**WORK TO DO:** Copy, character for character, the lines running from the one with "for each node" to the one with "imported = [obj", ends included. Leave out every other line.

══ SOURCE EXCERPT ══

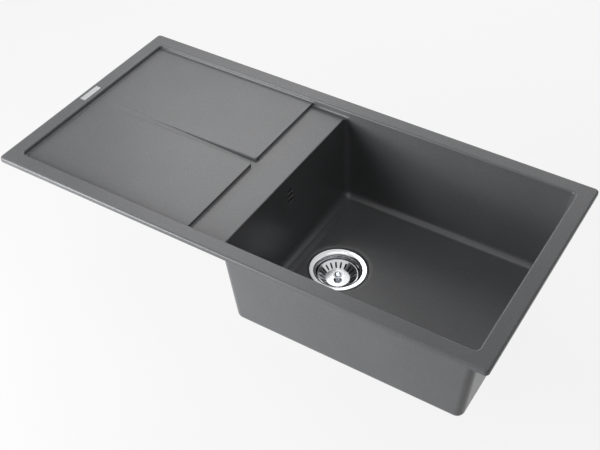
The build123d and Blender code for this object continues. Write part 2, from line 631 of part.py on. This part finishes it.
def wire_ring(size):
    """A ring of wire round the stem, of six-sided section."""
    centre = STEM_RADIUS - 0.15
    return turned([
        (centre - size, spring_z - size / 2),
        (centre, spring_z - size),
        (centre + size, spring_z - size / 2),
        (centre + size, spring_z + size / 2),
        (centre, spring_z + size),
        (centre - size, spring_z + size / 2),
    ])


stem = waste * (stem - wire_ring(SPRING_WIRE + 0.05))
spring = wire_ring(SPRING_WIRE) - Pos(STEM_RADIUS, 0, spring_z) * Box(4, 1.5, 3)
spring = waste * spring

washer_top = -CUP_DEPTH - PLAY
stem_washer = waste * ring(COLLAR_RADIUS, STEM_RADIUS + FIT, washer_top - COLLAR_THICK, washer_top)

# ================================================================= rubber stopper
stopper = turned([
    (STEM_RADIUS + PLAY, -CUP_DEPTH),
    (STOPPER_RADIUS - 0.6, -CUP_DEPTH),
    (STOPPER_RADIUS, -CUP_DEPTH + 1.0),
    (STOPPER_RADIUS - 1.5, -CUP_DEPTH + 2.2),
    (COLLAR_RADIUS + 3, -CUP_DEPTH + 2.6),
    (COLLAR_RADIUS + 2, stopper_top),
    (STEM_RADIUS + PLAY, stopper_top),
])
stopper = waste * stopper

# ================================================================= overflow
gasket_x = PAD_X - GASKET
gasket = extrude(Plane.YZ * (RectangleRounded(PAD_WIDTH - 4, PAD_HEIGHT - 4, 8)
                             - RectangleRounded(CHAMBER_WIDTH, CHAMBER_HEIGHT, 4)), GASKET)
for y in fix_points:
    gasket = gasket - along_x(Cylinder(FIX_RADIUS + 0.3, 3 * GASKET), 0, y, 0)
gasket = Pos(gasket_x, 0, Z_SLOT) * gasket

housing = extrude(Plane.YZ * RectangleRounded(PAD_WIDTH - 4, PAD_HEIGHT - 4, 8), -HOUSING_FLANGE)
shell_width = CHAMBER_WIDTH + 2 * HOUSING_WALL
shell_height = CHAMBER_HEIGHT + 2 * HOUSING_WALL
shell = extrude(Plane.YZ * RectangleRounded(shell_width, shell_height, 4 + HOUSING_WALL), -HOUSING_DEPTH)
shell = fillet(shell.edges().filter_by(lambda e: near(e.bounding_box().max.X, -HOUSING_DEPTH, 0.01)), 4)
spigot_x = PIPE_X - gasket_x
spigot_low = -shell_height / 2 - HOUSING_SPIGOT
housing = housing + shell + Pos(spigot_x, 0, 0) * rod(SPIGOT_RADIUS, spigot_low, -shell_height / 2 + 8)
chamber = extrude(Plane.YZ * RectangleRounded(CHAMBER_WIDTH, CHAMBER_HEIGHT, 4), -HOUSING_DEPTH + HOUSING_WALL)
housing = housing - chamber
housing = housing - Pos(spigot_x, 0, 0) * rod(PIPE_RADIUS - PIPE_WALL, spigot_low - 1, 1 - CHAMBER_HEIGHT / 2)
housing = housing - Pos(spigot_x, 0, 0) * rod(PIPE_RADIUS + 0.15, spigot_low - 1, spigot_low + SOCKET_DEPTH)
for y in fix_points:
    housing = housing - along_x(Cylinder(FIX_RADIUS + 0.3, 4 * HOUSING_FLANGE), 0, y, 0)
housing = Pos(gasket_x, 0, Z_SLOT) * housing

fix_head = gasket_x - HOUSING_FLANGE
fix_screws = []
fix_inserts = []
for y in fix_points:
    one = rod(FIX_RADIUS, 0, FIX_LENGTH) + rod(FIX_RADIUS * 1.95, -2.6, 0)
    one = fillet(one.edges().filter_by(lambda e: near(e.center().Z, -2.6)), 1.2)
    fix_screws.append(along_x(one, fix_head, y, Z_SLOT))
    sleeve = ring(FIX_RADIUS + INSERT_WALL / 2 + 0.2, FIX_RADIUS + FIT, 0, FIX_INSERT)
    fix_inserts.append(along_x(sleeve, PAD_X, y, Z_SLOT))

# pipe from the housing down and round to the waste
spigot_end = Z_SLOT + spigot_low
inlet_end = WASTE_X - INLET_REACH
z_pipe = Z_FLANGE - PIPE_LEVEL
pipe_top = spigot_end + PIPE_IN
pipe_stop = inlet_end + PIPE_IN


def tube(radius):
    """The pipe's line at one radius: down behind the bowl, a quarter turn, then across under it."""
    turn_z = z_pipe + PIPE_BEND
    turn_x = PIPE_X + PIPE_BEND
    section = Pos(PIPE_X, 0, turn_z) * Circle(radius)
    bend = revolve(section, Axis((turn_x, 0, turn_z), (0, -1, 0)), 90)
    fall = Pos(PIPE_X, 0, 0) * rod(radius, turn_z, pipe_top)
    reach = along_x(rod(radius, turn_x, pipe_stop), 0, 0, z_pipe)
    return fall + bend + reach


pipe = tube(PIPE_RADIUS) - tube(PIPE_RADIUS - PIPE_WALL)

# union nut with grip ribs, and the washer that it squeezes; the nut's open end points up
nut = ring(NUT_RADIUS - 1, SPIGOT_RADIUS + 0.15, NUT_END + WASHER, NUT_LENGTH)
nut = nut + ring(NUT_RADIUS - 1, SPIGOT_RADIUS + 0.15, NUT_END, NUT_END + WASHER)
nut = nut + ring(NUT_RADIUS - 1, PIPE_RADIUS + 0.4, 0, NUT_END)
grip = Pos(NUT_RADIUS - 1, 0, NUT_LENGTH / 2) * Box(2, 2.4, NUT_LENGTH)
nut = nut + [Rot(0, 0, 30 * i) * grip for i in range(12)]
squeeze = turned([
    (PIPE_RADIUS + 0.1, 0),
    (SPIGOT_RADIUS - 0.1, 0),
    (SPIGOT_RADIUS - 0.1, 1.6),
    (PIPE_RADIUS + 1.4, WASHER - 0.1),
    (PIPE_RADIUS + 0.1, WASHER - 0.1),
])
nut_low = spigot_end - WASHER - NUT_END
nut_left = inlet_end - WASHER - NUT_END
nuts = [Pos(PIPE_X, 0, nut_low) * nut, along_x(nut, nut_left, 0, z_pipe)]
washers = [Pos(PIPE_X, 0, nut_low + NUT_END) * squeeze, along_x(squeeze, nut_left + NUT_END, 0, z_pipe)]

# ================================================================= write one file for each node
nodes = {
    "sink_body": sink,
    "rim_plate": badge,
    "clamp_inserts": clamp_inserts,
    "strainer_cup": cup,
    "cup_seal": cup_seal,
    "waste_body": body,
    "waste_body_seal": body_seal,
    "clamp_screw": screw,
    "clamp_screw_insert": screw_insert,
    "strainer_basket": basket,
    "basket_knob": knob,
    "basket_stem": stem,
    "stem_spring": spring,
    "stem_washer": stem_washer,
    "stopper": stopper,
    "overflow_gasket": gasket,
    "overflow_housing": housing,
    "overflow_screws": fix_screws,
    "overflow_inserts": fix_inserts,
    "overflow_pipe": pipe,
    "pipe_nuts": nuts,
    "pipe_washers": washers,
}
os.makedirs("parts", exist_ok=True)
for name, form in nodes.items():
    if isinstance(form, list):
        form = Compound(children=[piece.solid() for piece in form])
    export_step(form, os.path.join("parts", name + ".step"))
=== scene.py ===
import math

import bmesh
import bpy
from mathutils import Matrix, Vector


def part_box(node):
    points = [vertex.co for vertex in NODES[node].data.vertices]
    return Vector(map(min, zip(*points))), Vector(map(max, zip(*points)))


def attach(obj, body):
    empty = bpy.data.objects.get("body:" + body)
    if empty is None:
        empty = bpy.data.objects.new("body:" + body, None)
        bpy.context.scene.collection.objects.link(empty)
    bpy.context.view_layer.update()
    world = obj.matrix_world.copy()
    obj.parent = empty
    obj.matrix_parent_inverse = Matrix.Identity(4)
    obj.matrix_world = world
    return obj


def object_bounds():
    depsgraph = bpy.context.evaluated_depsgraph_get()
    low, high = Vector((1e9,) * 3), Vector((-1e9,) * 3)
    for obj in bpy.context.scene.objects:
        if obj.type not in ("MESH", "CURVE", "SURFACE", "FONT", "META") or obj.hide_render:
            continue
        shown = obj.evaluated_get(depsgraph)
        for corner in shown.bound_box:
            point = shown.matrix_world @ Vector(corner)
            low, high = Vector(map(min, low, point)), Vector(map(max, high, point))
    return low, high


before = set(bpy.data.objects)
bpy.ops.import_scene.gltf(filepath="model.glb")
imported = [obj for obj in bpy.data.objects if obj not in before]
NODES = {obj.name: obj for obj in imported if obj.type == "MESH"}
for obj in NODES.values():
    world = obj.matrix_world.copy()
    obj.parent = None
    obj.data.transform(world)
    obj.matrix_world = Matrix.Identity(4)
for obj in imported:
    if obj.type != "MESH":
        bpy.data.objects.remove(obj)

cad_low, cad_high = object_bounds()
cup_low, cup_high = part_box("strainer_cup")
waste_x = (cup_low.x + cup_high.x) / 2
outlet_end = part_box("waste_body")[0].z

# ---------------------------------------------------------------- camera
# solved from the rim's straight edges, which are 1000 by 500 mm
CAMERA_PLACE = Vector((0.77557, -1.25101, 1.23689))
CAMERA_TURN = math.radians(31.362)
CAMERA_RISE = math.radians(42.715)
FOCAL_LENGTH, SENSOR_WIDTH = 62.04, 36.0        # millimetres
NEAREST, FARTHEST = 0.05, 60.0

lens = bpy.data.cameras.new("camera")
lens.lens = FOCAL_LENGTH
lens.sensor_width = SENSOR_WIDTH
lens.clip_start, lens.clip_end = NEAREST, FARTHEST
camera = bpy.data.objects.new("camera", lens)
bpy.context.scene.collection.objects.link(camera)
back = Vector((math.sin(CAMERA_TURN) * math.cos(CAMERA_RISE),
               -math.cos(CAMERA_TURN) * math.cos(CAMERA_RISE), math.sin(CAMERA_RISE)))
camera.location = CAMERA_PLACE
camera.rotation_mode = "QUATERNION"
camera.rotation_quaternion = (-back).to_track_quat("-Z", "Y")
bpy.context.scene.camera = camera
bpy.context.scene.view_settings.view_transform = "Standard"


# ---------------------------------------------------------------- materials
def linear(colour, alpha=1.0):
    """An sRGB hex colour as linear numbers."""
    parts = [int(colour[i:i + 2], 16) / 255 for i in (1, 3, 5)]
    return [c / 12.92 if c <= 0.04045 else ((c + 0.055) / 1.055) ** 2.4 for c in parts] + [alpha]


def add(tree, kind, settings=None, **links):
    """Adds a node. settings set its properties, its sockets (#2 is the third) and the stops of a colour ramp.

    links join its inputs to outputs, by the socket's name or as i2 for the third.
    """
    made = tree.nodes.new(kind)
    for name, value in (settings or {}).items():
        if name == "stops":
            elements = made.color_ramp.elements
            while len(elements) < len(value):
                elements.new(0.5)
            for element, (place, colour) in zip(elements, value):
                element.position = place
                element.color = linear(colour)
        elif hasattr(made, name):
            setattr(made, name, value)
        else:
            made.inputs[int(name[1:]) if name[0] == "#" else name].default_value = value
    for name, source in links.items():
        numbered = name[0] == "i" and name[1:].isdigit()
        socket = made.inputs[int(name[1:]) if numbered else name.replace("_", " ")]
        tree.links.new(source, socket)
    return made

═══

**OUTPUT OF THE TASK:**
# ================================================================= write one file for each node
nodes = {
    "sink_body": sink,
    "rim_plate": badge,
    "clamp_inserts": clamp_inserts,
    "strainer_cup": cup,
    "cup_seal": cup_seal,
    "waste_body": body,
    "waste_body_seal": body_seal,
    "clamp_screw": screw,
    "clamp_screw_insert": screw_insert,
    "strainer_basket": basket,
    "basket_knob": knob,
    "basket_stem": stem,
    "stem_spring": spring,
    "stem_washer": stem_washer,
    "stopper": stopper,
    "overflow_gasket": gasket,
    "overflow_housing": housing,
    "overflow_screws": fix_screws,
    "overflow_inserts": fix_inserts,
    "overflow_pipe": pipe,
    "pipe_nuts": nuts,
    "pipe_washers": washers,
}
os.makedirs("parts", exist_ok=True)
for name, form in nodes.items():
    if isinstance(form, list):
        form = Compound(children=[piece.solid() for piece in form])
    export_step(form, os.path.join("parts", name + ".step"))
=== scene.py ===
import math

import bmesh
import bpy
from mathutils import Matrix, Vector


def part_box(node):
    points = [vertex.co for vertex in NODES[node].data.vertices]
    return Vector(map(min, zip(*points))), Vector(map(max, zip(*points)))


def attach(obj, body):
    empty = bpy.data.objects.get("body:" + body)
    if empty is None:
        empty = bpy.data.objects.new("body:" + body, None)
        bpy.context.scene.collection.objects.link(empty)
    bpy.context.view_layer.update()
    world = obj.matrix_world.copy()
    obj.parent = empty
    obj.matrix_parent_inverse = Matrix.Identity(4)
    obj.matrix_world = world
    return obj


def object_bounds():
    depsgraph = bpy.context.evaluated_depsgraph_get()
    low, high = Vector((1e9,) * 3), Vector((-1e9,) * 3)
    for obj in bpy.context.scene.objects:
        if obj.type not in ("MESH", "CURVE", "SURFACE", "FONT", "META") or obj.hide_render:
            continue
        shown = obj.evaluated_get(depsgraph)
        for corner in shown.bound_box:
            point = shown.matrix_world @ Vector(corner)
            low, high = Vector(map(min, low, point)), Vector(map(max, high, point))
    return low, high


before = set(bpy.data.objects)
bpy.ops.import_scene.gltf(filepath="model.glb")
imported = [obj for obj in bpy.data.objects if obj not in before]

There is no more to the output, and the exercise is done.